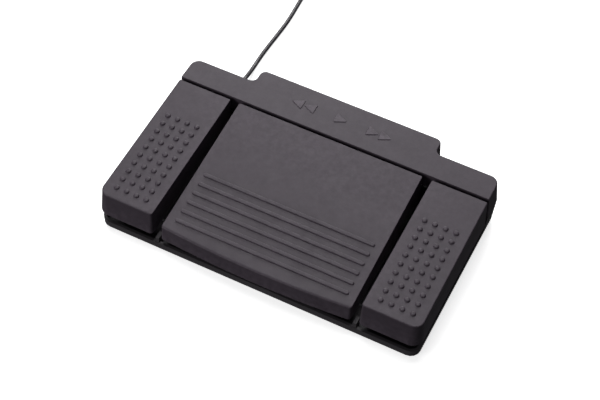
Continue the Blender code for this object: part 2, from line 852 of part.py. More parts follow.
def add_cover():
    corners = body_corners(COVER_FRONT, 0.0008)
    low_corners = body_corners(COVER_FRONT, 0.0008, LOW_REAR_RADIUS)
    count = len(corners)
    lean = [0.0] + [DRAFT] * (count - 1)
    bottom = PART_LINE + GAP

    rings = [ring_at(low_corners, [a * (COVER_TOP - bottom) for a in lean], bottom)]
    for inset, drop in ((0.0, EDGE), (0.3 * EDGE, 0.3 * EDGE), (EDGE, 0.0)):
        rings.append(ring_at(corners, [-inset] * count, COVER_TOP - drop))
    cover = loft("rear_cover", rings, CASE)

    deep = 0.004
    hollow = [
        ring_at(low_corners, [a * (COVER_TOP - bottom + deep) - WALL for a in lean], bottom - deep),
        ring_at(corners, [-WALL] * count, COVER_TOP - WALL),
    ]
    boolean(cover, loft("cover_hollow", hollow), "DIFFERENCE")

    shape = bmesh.new()
    inside = HALF_WIDTH - WALL
    add_box(
        shape,
        (-inside, COVER_FRONT - WALL, bottom - deep),
        (inside, COVER_FRONT + 1.5 * WALL, COVER_SKIRT),
    )
    boolean(cover, finish_mesh("cover_front_opening", shape), "DIFFERENCE")

    shape = bmesh.new()
    under = COVER_TOP - 0.5 * WALL
    for x in SADDLES:
        add_box(
            shape,
            (x - SADDLE_THICK / 2, PIVOT_Y - 0.0040, PIVOT_Z + ROD_RADIUS + GAP),
            (x + SADDLE_THICK / 2, PIVOT_Y + 0.0040, under),
        )
    for x, y in COVER_SCREWS:
        add_rod(shape, (x, y, POST_TOP + GAP), (x, y, under), BOSS_RADIUS)
    emblem(shape, COVER_TOP - 0.0010, COVER_TOP + 0.0005)
    boolean(cover, finish_mesh("cover_fittings", shape), "UNION")

    shape = bmesh.new()
    for x, y in COVER_SCREWS:
        add_rod(shape, (x, y, POST_TOP - 0.001), (x, y, 0.0320), HOLE)
    boolean(cover, finish_mesh("cover_screw_holes", shape), "DIFFERENCE")


# --- Hardware ---------------------------------------------------------------------------------


def add_screw(name, x, y, head_low, head_high, tip, radius=SCREW_HEAD):
    """A pan-head screw that stands upright, its head below the shank or above it."""
    down = tip < head_low
    seat = head_low if down else head_high
    crown = head_high if down else head_low
    edge = crown + (seat - crown) * 0.35
    profile = [
        (0.0, crown),
        (radius * 0.72, crown),
        (radius, edge),
        (radius, seat),
        (SCREW_RADIUS, seat),
        (SCREW_RADIUS, tip + (seat - tip) * 0.08),
        (0.0, tip),
    ]
    if not down:
        profile.reverse()
    turned(name, profile, STEEL, Matrix.Translation((x, y, 0)))


def add_hardware():
    shape = bmesh.new()
    reach = HALF_WIDTH - WALL - 0.0008
    add_rod(shape, (-reach, PIVOT_Y, PIVOT_Z), (reach, PIVOT_Y, PIVOT_Z), ROD_RADIUS, segments=16)
    finish_mesh("hinge_rod", shape, STEEL)

    corners = [
        (-PLATE_HALF, PLATE_FRONT, 0.004),
        (PLATE_HALF, PLATE_FRONT, 0.004),
        (PLATE_HALF, PLATE_REAR, 0.004),
        (-PLATE_HALF, PLATE_REAR, 0.004),
    ]
    low = BASE_BOTTOM + FLOOR + GAP
    flat = [0.0] * 4
    rings = [ring_at(corners, flat, low), ring_at(corners, flat, low + PLATE_THICK)]
    plate = loft("ballast_plate", rings, PLATED)
    shape = bmesh.new()
    for x in SPRING_X.values():
        add_rod(shape, (x, SPRING_Y, 0), (x, SPRING_Y, 0.02), CUP_OUTER + GAP, segments=20)
    for x, y in PLATE_SCREWS:
        add_rod(shape, (x, y, 0), (x, y, 0.02), HOLE)
    boolean(plate, finish_mesh("plate_holes", shape), "DIFFERENCE")

    for i, (x, y) in enumerate(COVER_SCREWS, start=1):
        add_screw(f"cover_screw_{i}", x, y, BASE_BOTTOM + 0.0001, BASE_BOTTOM + 0.0019, 0.0290)
    plate_top = low + PLATE_THICK + GAP
    for i, (x, y) in enumerate(PLATE_SCREWS, start=1):
        add_screw(f"plate_screw_{i}", x, y, plate_top, plate_top + 0.0016, BASE_BOTTOM + 0.0011)
    board_top = STANDOFF_TOP + GAP + BOARD_THICK + GAP
    for i, (x, y) in enumerate(BOARD_SCREWS, start=1):
        add_screw(f"board_screw_{i}", x, y, board_top, board_top + 0.0014, BASE_BOTTOM + 0.0020, 0.0026)

    for word, x in STOP_X.items():
        shape = bmesh.new()
        add_box(
            shape,
            (x - 0.0080, STOP_Y - 0.0035, BASE_BOTTOM + FLOOR + GAP),
            (x + 0.0080, STOP_Y + 0.0035, STOP_TOP),
        )
        pad = finish_mesh(f"{word}_stop_pad", shape, RUBBER)
        bevel = pad.modifiers.new("soft_edges", "BEVEL")
        bevel.width = 0.0006
        bevel.segments = 1

    for word, (x, y) in FEET.items():
        profile = [
            (0.0, BASE_BOTTOM + FOOT_RECESS - GAP),
            (FOOT_RADIUS, BASE_BOTTOM + FOOT_RECESS - GAP),
            (FOOT_RADIUS, 0.0007),
            (FOOT_RADIUS - 0.0007, 0.0),
            (0.0, 0.0),
        ]
        turned(f"{word}_foot", profile, RUBBER, Matrix.Translation((x, y, 0)), segments=16)


def add_springs():
    """Return springs: open coils with one flat turn at each end."""
    points_per_turn = 7
    flat = 1 / (SPRING_TURNS + 2)
    steps = (SPRING_TURNS + 2) * points_per_turn
    for word, x in SPRING_X.items():
        points = []
        for i in range(steps + 1):
            share = i / steps
            rise = min(max((share - flat) / (1 - 2 * flat), 0.0), 1.0)
            close = 2.2 * SPRING_WIRE * (share - rise) / flat
            angle = math.tau * i / points_per_turn
            low, high = SPRING_LOW + SPRING_WIRE, SPRING_HIGH - SPRING_WIRE
            points.append(
                (
                    x + SPRING_RADIUS * math.cos(angle),
                    SPRING_Y + SPRING_RADIUS * math.sin(angle),
                    low + (high - low) * rise + close,
                )
            )
        tube(f"{word}_spring", points, SPRING_WIRE, STEEL)


# --- Circuit board and switches ---------------------------------------------------------------


def add_board():
    low = STANDOFF_TOP + GAP
    top = low + BOARD_THICK
    shape = bmesh.new()
    add_box(shape, (-BOARD_HALF, BOARD_FRONT, low), (BOARD_HALF, BOARD_REAR, top))
    board = finish_mesh("circuit_board", shape, BOARD)
    shape = bmesh.new()
    for x, y in BOARD_SCREWS:
        add_rod(shape, (x, y, 0), (x, y, 0.03), HOLE)
    boolean(board, finish_mesh("board_holes", shape), "DIFFERENCE")

    wide, deep, tall = SWITCH_SIZE
    seat = top + GAP
    for word, x in SWITCH_X.items():
        shape = bmesh.new()
        add_box(
            shape,
            (x - wide / 2, SWITCH_Y - deep / 2, seat),
            (x + wide / 2, SWITCH_Y + deep / 2, seat + tall),
        )
        body = finish_mesh(f"{word}_switch", shape, SWITCH)
        bevel = body.modifiers.new("moulded_edges", "BEVEL")
        bevel.width = 0.0005
        bevel.segments = 1
        travel = (PIVOT_Y - SWITCH_Y) * math.sin(PRESS_ANGLE)
        plunger_low = PLUNGER_TOP - PLUNGER_LENGTH
        shape = bmesh.new()
        add_rod(
            shape,
            (x, SWITCH_Y, plunger_low - travel - GAP),
            (x, SWITCH_Y, PLUNGER_TOP),
            PLUNGER_RADIUS + GAP,
        )
        boolean(body, finish_mesh(f"{word}_switch_well", shape), "DIFFERENCE")

        profile = [
            (0.0, PLUNGER_TOP),
            (PLUNGER_RADIUS - 0.0005, PLUNGER_TOP),
            (PLUNGER_RADIUS, PLUNGER_TOP - 0.0005),
            (PLUNGER_RADIUS, plunger_low),
            (0.0, plunger_low),
        ]
        place = Matrix.Translation((x, SWITCH_Y, 0))
        turned(f"{word}_plunger", profile, BUTTON, place, segments=14)

    shape = bmesh.new()
    add_box(shape, (HEADER_X - 0.0040, 0.0190, seat), (HEADER_X + 0.0040, 0.0270, seat + 0.0060))
    header = finish_mesh("cord_header", shape, HEADER)
    bevel = header.modifiers.new("moulded_edges", "BEVEL")
    bevel.width = 0.0004
    bevel.segments = 1


# --- Cord -------------------------------------------------------------------------------------


def lead_point(angle):
    """Centreline of the cord where it drops from the coil's top turn to its plug."""
    outer = COIL_MEAN_RADIUS + COIL_HALF - CORD_RADIUS
    spread = ease((angle - LEAD_START) / (math.pi - LEAD_START))
    radius = outer + (COIL_CENTRE[0] - PLUG_X - outer) * spread
    top = COIL_BOTTOM + 2 * COIL_HALF - CORD_RADIUS
    fall = ease((angle - LEAD_DROP) / (math.pi - LEAD_DROP))
    return (
        COIL_CENTRE[0] + radius * math.cos(angle),
        COIL_CENTRE[1] + radius * math.sin(angle),
        top + (PLUG_Z - top) * fall,
    )


def add_cord():
    """Strain relief, cord, coil with its tie, and plug."""
    tail = RELIEF_TIP - COVER_REAR
    flange = wall_growth(CORD_EXIT_Z) + 0.0005
    profile = [
        (0.0, tail),
        (0.0023, tail),
        (0.0034, flange + 0.0014),
        (0.0052, flange + 0.0014),
        (0.0052, flange),
        (0.0032, flange),
        (0.0032, -0.0027),
        (0.0048, -0.0027),
        (0.0048, -0.0041),
        (0.0, -0.0041),
    ]
    facing = Matrix.Rotation(math.radians(-90), 4, "X")
    place = Matrix.Translation((CORD_X, COVER_REAR, CORD_EXIT_Z)) @ facing
    turned("strain_relief", profile, RUBBER, place)

    tube("inner_lead", smooth_line(INNER_ROUTE, 3 * CORD_RADIUS), 0.8 * CORD_RADIUS, CORD)

    tube("cord_lead", smooth_line(CORD_ROUTE, 5 * CORD_RADIUS), CORD_RADIUS, CORD)

    low, high = COIL_MEAN_RADIUS - COIL_HALF, COIL_MEAN_RADIUS + COIL_HALF
    bottom, top = COIL_BOTTOM, COIL_BOTTOM + 2 * COIL_HALF
    soft = CORD_RADIUS * 0.7
    profile = [
        (low + soft, bottom),
        (high - soft, bottom),
        (high, bottom + soft),
        (high, top - soft),
        (high - soft, top),
        (low + soft, top),
        (low, top - soft),
        (low, bottom + soft),
    ]
    turned_ring("cord_coil", profile, CORD, Matrix.Translation((*COIL_CENTRE, 0)))

    slack = GAP + 0.0002
    shape = bmesh.new()
    add_box(
        shape,
        (low - 2 * slack - TIE_THICK, -TIE_WIDTH / 2, bottom - GAP - 0.9 * TIE_THICK),
        (high + slack + TIE_THICK, TIE_WIDTH / 2, top + slack + TIE_THICK),
    )
    tie = finish_mesh("cord_tie", shape, TIE)
    shape = bmesh.new()
    add_box(
        shape,
        (low - 2 * slack, -TIE_WIDTH, bottom - GAP),
        (high + slack, TIE_WIDTH, top + slack),
    )
    window = finish_mesh("tie_window", shape)
    boolean(tie, window, "DIFFERENCE")
    place = Matrix.Translation((*COIL_CENTRE, 0)) @ Matrix.Rotation(TIE_ANGLE, 4, "Z")
    tie.matrix_world = place
    window.matrix_world = place

    steps = 12
    drop = [
        lead_point(LEAD_CLEAR + (math.pi - LEAD_CLEAR) * i / steps) for i in range(steps + 1)
    ]
    tube("cord_plug_lead", [*drop, (PLUG_X, PLUG_REAR + GAP, PLUG_Z)], CORD_RADIUS, CORD)

    length = PLUG_BOOT + PLUG_GRIP
    profile = [
        (0.0, length),
        (PLUG_RADIUS - 0.0008, length),
        (PLUG_RADIUS, length - 0.0008),
        (PLUG_RADIUS, PLUG_BOOT + 0.0010),
        (PLUG_RADIUS - 0.0010, PLUG_BOOT),
        (0.0030, PLUG_BOOT - 0.0005),
        (0.0022, 0.0),
        (0.0, 0.0),
    ]
    facing = Matrix.Rotation(math.radians(90), 4, "X")
    place = Matrix.Translation((PLUG_X, PLUG_REAR, PLUG_Z)) @ facing
    turned("plug_body", profile, RUBBER, place)

    base = length + GAP
    tip = base + CONTACT_LENGTH
    neck = CONTACT_RADIUS * 0.66
    profile = [
        (0.0, tip),
        (CONTACT_RADIUS * 0.35, tip),
        (CONTACT_RADIUS, tip - 0.0020),
        (neck, tip - 0.0034),
        (CONTACT_RADIUS, tip - 0.0042),
        (CONTACT_RADIUS, base + 0.0010),
        (CONTACT_RADIUS + 0.0010, base + 0.0010),
        (CONTACT_RADIUS + 0.0010, base),
        (0.0, base),
    ]
    turned("plug_contact", profile, GOLD, place, segments=14)


add_tray()
add_cover()
add_pedals()
add_hardware()
add_springs()
add_board()
add_cord()
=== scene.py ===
"""Looks of the three-pedal foot control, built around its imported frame."""

import json
import math

import bmesh
import bpy
from mathutils import Matrix, Vector


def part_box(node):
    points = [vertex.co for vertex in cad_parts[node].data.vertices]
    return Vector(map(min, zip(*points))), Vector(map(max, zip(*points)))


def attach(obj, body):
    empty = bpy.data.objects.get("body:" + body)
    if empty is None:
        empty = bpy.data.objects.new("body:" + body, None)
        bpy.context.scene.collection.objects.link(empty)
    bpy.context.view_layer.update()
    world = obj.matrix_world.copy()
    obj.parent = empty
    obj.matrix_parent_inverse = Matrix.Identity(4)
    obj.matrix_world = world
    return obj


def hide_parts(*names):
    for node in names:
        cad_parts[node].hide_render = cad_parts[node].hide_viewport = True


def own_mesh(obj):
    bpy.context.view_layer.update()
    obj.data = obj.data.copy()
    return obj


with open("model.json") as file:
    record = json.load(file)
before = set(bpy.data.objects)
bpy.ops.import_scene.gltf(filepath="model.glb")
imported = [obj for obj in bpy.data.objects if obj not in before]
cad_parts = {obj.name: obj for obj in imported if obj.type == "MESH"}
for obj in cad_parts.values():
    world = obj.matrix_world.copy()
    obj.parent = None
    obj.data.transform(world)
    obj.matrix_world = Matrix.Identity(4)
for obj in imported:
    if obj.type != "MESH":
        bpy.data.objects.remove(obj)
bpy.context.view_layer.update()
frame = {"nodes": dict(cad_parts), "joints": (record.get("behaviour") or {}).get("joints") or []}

# --- Places, from the frame -------------------------------------------------------------------

JOINTS = {joint["name"]: joint for joint in frame["joints"]}
PIVOT = Vector(JOINTS["centre_pedal_hinge"]["pos_m"])
COVER_LOW, COVER_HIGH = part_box("rear_cover")
COIL_LOW, COIL_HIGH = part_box("cord_coil")
PLUG_LOW, PLUG_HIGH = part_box("plug_body")
RELIEF_LOW, RELIEF_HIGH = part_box("strain_relief")

# --- Sizes that the solids share, in metres ---------------------------------------------------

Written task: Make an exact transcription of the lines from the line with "base = length + GAP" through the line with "imported = [obj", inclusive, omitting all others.

Correct output:
    base = length + GAP
    tip = base + CONTACT_LENGTH
    neck = CONTACT_RADIUS * 0.66
    profile = [
        (0.0, tip),
        (CONTACT_RADIUS * 0.35, tip),
        (CONTACT_RADIUS, tip - 0.0020),
        (neck, tip - 0.0034),
        (CONTACT_RADIUS, tip - 0.0042),
        (CONTACT_RADIUS, base + 0.0010),
        (CONTACT_RADIUS + 0.0010, base + 0.0010),
        (CONTACT_RADIUS + 0.0010, base),
        (0.0, base),
    ]
    turned("plug_contact", profile, GOLD, place, segments=14)


add_tray()
add_cover()
add_pedals()
add_hardware()
add_springs()
add_board()
add_cord()
=== scene.py ===
"""Looks of the three-pedal foot control, built around its imported frame."""

import json
import math

import bmesh
import bpy
from mathutils import Matrix, Vector


def part_box(node):
    points = [vertex.co for vertex in cad_parts[node].data.vertices]
    return Vector(map(min, zip(*points))), Vector(map(max, zip(*points)))


def attach(obj, body):
    empty = bpy.data.objects.get("body:" + body)
    if empty is None:
        empty = bpy.data.objects.new("body:" + body, None)
        bpy.context.scene.collection.objects.link(empty)
    bpy.context.view_layer.update()
    world = obj.matrix_world.copy()
    obj.parent = empty
    obj.matrix_parent_inverse = Matrix.Identity(4)
    obj.matrix_world = world
    return obj


def hide_parts(*names):
    for node in names:
        cad_parts[node].hide_render = cad_parts[node].hide_viewport = True


def own_mesh(obj):
    bpy.context.view_layer.update()
    obj.data = obj.data.copy()
    return obj


with open("model.json") as file:
    record = json.load(file)
before = set(bpy.data.objects)
bpy.ops.import_scene.gltf(filepath="model.glb")
imported = [obj for obj in bpy.data.objects if obj not in before]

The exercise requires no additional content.